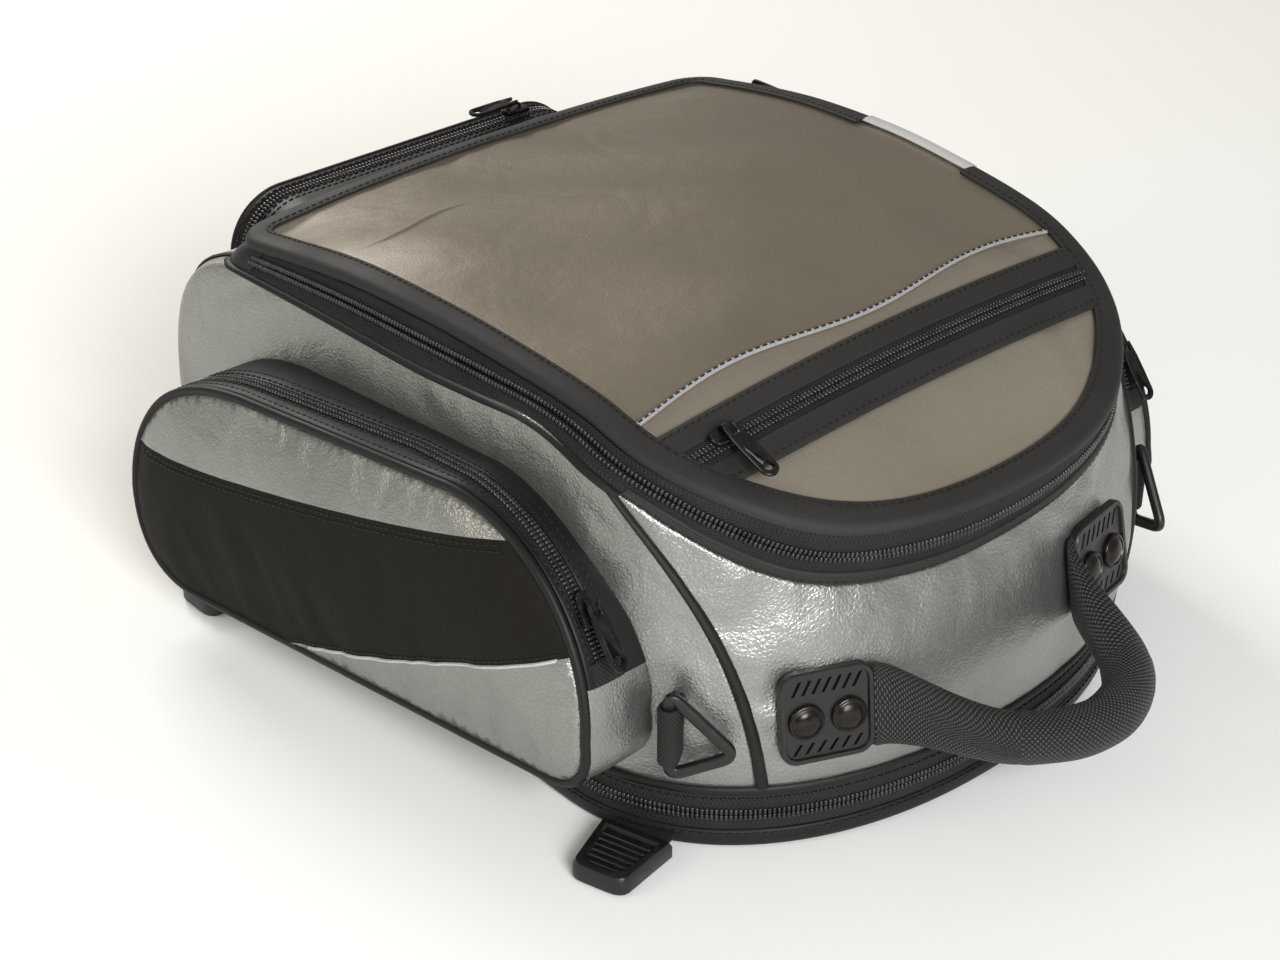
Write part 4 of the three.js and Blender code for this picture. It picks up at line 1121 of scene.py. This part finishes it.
class Route:
    """A flat path measured by its length, with its inward normal."""

    def __init__(self, points, inward):
        kept = [points[0]] + [b for a, b in zip(points, points[1:]) if math.dist(a, b) > 1e-6]
        self.points = np.array(kept, float)
        steps = np.diff(self.points, axis=0)
        self.runs = np.concatenate([[0], np.cumsum(np.hypot(*steps.T))])
        ways = steps / np.hypot(*steps.T)[:, None]
        self.ways = np.vstack([ways[:1], (ways[:-1] + ways[1:]) / 2, ways[-1:]])
        self.inward = inward

    def frame(self, share):
        run = share * self.runs[-1]
        p = [np.interp(run, self.runs, self.points[:, n]) for n in (0, 1)]
        w = Vector([np.interp(run, self.runs, self.ways[:, n]) for n in (0, 1)]).normalized()
        return p, Vector((-w.y, w.x)) * self.inward


ZIP_HALF = 5  # half the width of a pocket's zip tape
ZIP_STOP_LENGTH = 9  # mm of webbing sewn over each end of a pocket's zip
FACE_SOFT = 42.0  # mm in from its rim over which a pocket's face rises


class Pocket:
    """A pocket on a wall: its outline lies in the wall's plane and its depth runs outwards. inner, outer and
    coil_depth give the depths of its back, face and zip at a point of the outline, and bulge is how far
    the face's middle stands out."""

    def __init__(self, name, to_bag, zip_points, cloth_points, inward, inner, outer, coil_depth, bulge):
        self.name, self.to_bag, self.inner, self.outer = name, to_bag, inner, outer
        self.coil_depth, self.bulge = coil_depth, bulge
        self.zip = Route(zip_points, inward)
        self.cloth = Route(cloth_points, inward)
        self.piped = name != "rear_pocket"
        self.cord_radius = PIPING_RADIUS if self.piped else REAR_CORD_RADIUS
        self.rim = 2 * PIPING_RADIUS + 0.2 if self.piped else 1.0

    def on(self, route):
        def place(s, depth, lift):
            p, inward = route.frame(s)
            return self.to_bag(p[0] - inward.x * lift, p[1] - inward.y * lift, depth)
        return place

    def depth(self, route, which, offset=0):
        def at(s):
            p, _ = route.frame(s)
            return (self.inner(*p) if which == "inner" else self.outer(*p) - self.rim) + offset
        return at

    def outline(self, inset):
        points = []
        for route, steps in ((self.zip, 70), (self.cloth, 60)):
            for s in span(0, 1, steps)[:-1]:
                p, inward = route.frame(s)
                points.append((p[0] + inward.x * inset, p[1] + inward.y * inset))
        return points

    def walls(self):
        ends = span(0, 1, 110)
        place = self.on(self.zip)

        def c(offset):
            return lambda s: self.coil_depth(*self.zip.frame(s)[0]) + offset

        dress(tape(f"{self.name}_zip_tape", ends, c(-ZIP_HALF), c(ZIP_HALF), place, 1.2, top=-0.3), "bag",
              "tape", f"{self.name}_zip")
        inner = self.depth(self.zip, "inner", -0.8)
        outer = self.depth(self.zip, "outer")
        for tag, low, high in (("inner", inner, c(-3.2)), ("outer", c(3.6), outer)):
            dress(tape(f"{self.name}_zip_binding_{tag}", ends, low, high, place, 1.9, top=0.5, crown=0.3),
                  "bag", "piping")
        lines = [("a", c(5.2)), ("b", self.depth(self.zip, "outer", -2.4)), ("c", c(-4.6)), ("d", c(-8.2))]
        for tag, across in lines:
            stitches(f"{self.name}_zip_stitches_{tag}", ends, across, 0.75, place, "bag")
        for tag, side in (("inner", -1), ("outer", 1)):
            coil(f"{self.name}_coil_{tag}", ends, c(1.5 * side), 0.2, place, "bag")
        share = ZIP_STOP_LENGTH / self.zip.runs[-1]
        for tag, low, high in (("start", 0, share), ("end", 1 - share, 1)):
            dress(tape(f"{self.name}_zip_stop_{tag}", span(low, high, 6), c(-8.5), c(6), place, 1.4, top=1.3,
                       crown=0.4), "bag", "webbing")
        around = span(0, 1, 90)
        skin = "silver" if self.piped else "binding"
        dress(tape(f"{self.name}_gusset_cloth", around, self.depth(self.cloth, "inner", -0.6),
                   self.depth(self.cloth, "outer", 0.6), self.on(self.cloth), TAPE, crown=0.8), "bag",
              skin, f"{self.name}_gusset")
        loop = [(route, s) for route, stops in ((self.zip, ends), (self.cloth, around)) for s in stops[:-1]]

        def rim(u, across, lift):
            route, s = u
            return self.on(route)(s, self.outer(*route.frame(s)[0]) - self.cord_radius - GAP + across, lift)

        cord = pipe(f"{self.name}_rim_cord", loop, 0 if self.piped else 1.3, -1 if self.piped else 0, rim,
                    self.cord_radius, loop=True)
        dress(cord, "bag", "piping", f"{self.name}_piping" if self.piped else ())

    def face(self, seams=(), zone=None):
        outline = self.outline(2.2 if self.piped else 0.2)
        rim = np.array(outline)

        def surface(a, b):
            inside = clamp(float(np.hypot(rim[:, 0] - a, rim[:, 1] - b).min()) / FACE_SOFT)
            drop = 1.2 if self.piped else 0
            return self.to_bag(a, b, self.outer(a, b) - drop + self.bulge * (1 - (1 - inside) ** 2))

        skin = patch(f"{self.name}_front", outline, surface, 6.5, seams)
        dress(skin, "bag", "silver", f"{self.name}_face")
        if zone:
            skin.data.materials.append(PAINTS["band"])
            layer = skin.data.uv_layers.active.data
            for polygon in skin.data.polygons:
                middle = sum((layer[n].uv for n in polygon.loop_indices), Vector((0, 0)))
                middle = middle / len(polygon.loop_indices) / MM
                polygon.material_index = int(zone(middle.x, middle.y))
            hold_edges(skin.data)
        stuff(skin, 1.2, 2.2)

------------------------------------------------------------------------

Verbatim output is expected for the lines from the start of the data to the line in which "flat path measured" appears, both included.

Result →
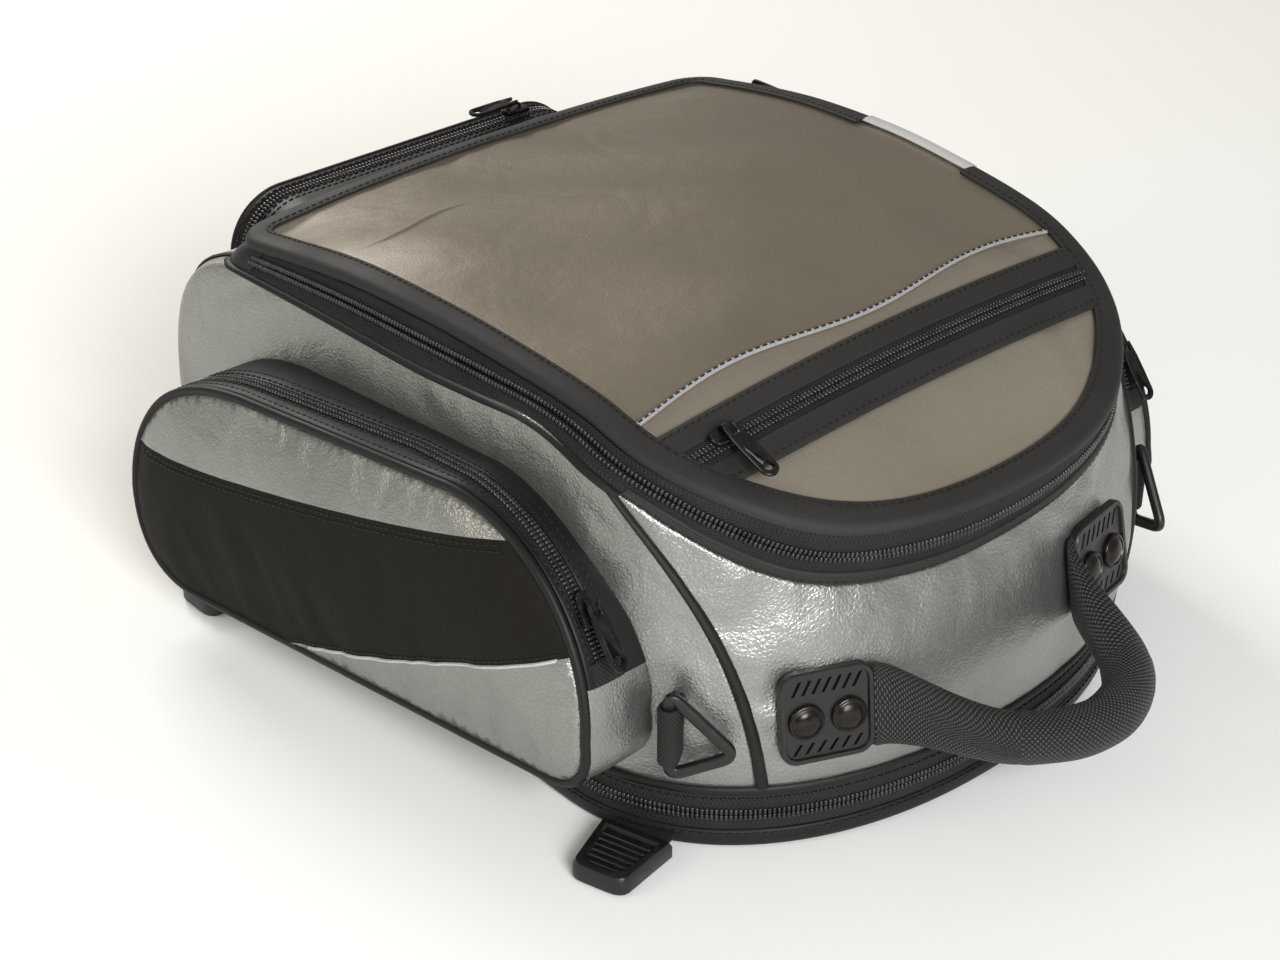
Write part 4 of the three.js and Blender code for this picture. It picks up at line 1121 of scene.py. This part finishes it.
class Route:
    """A flat path measured by its length, with its inward normal."""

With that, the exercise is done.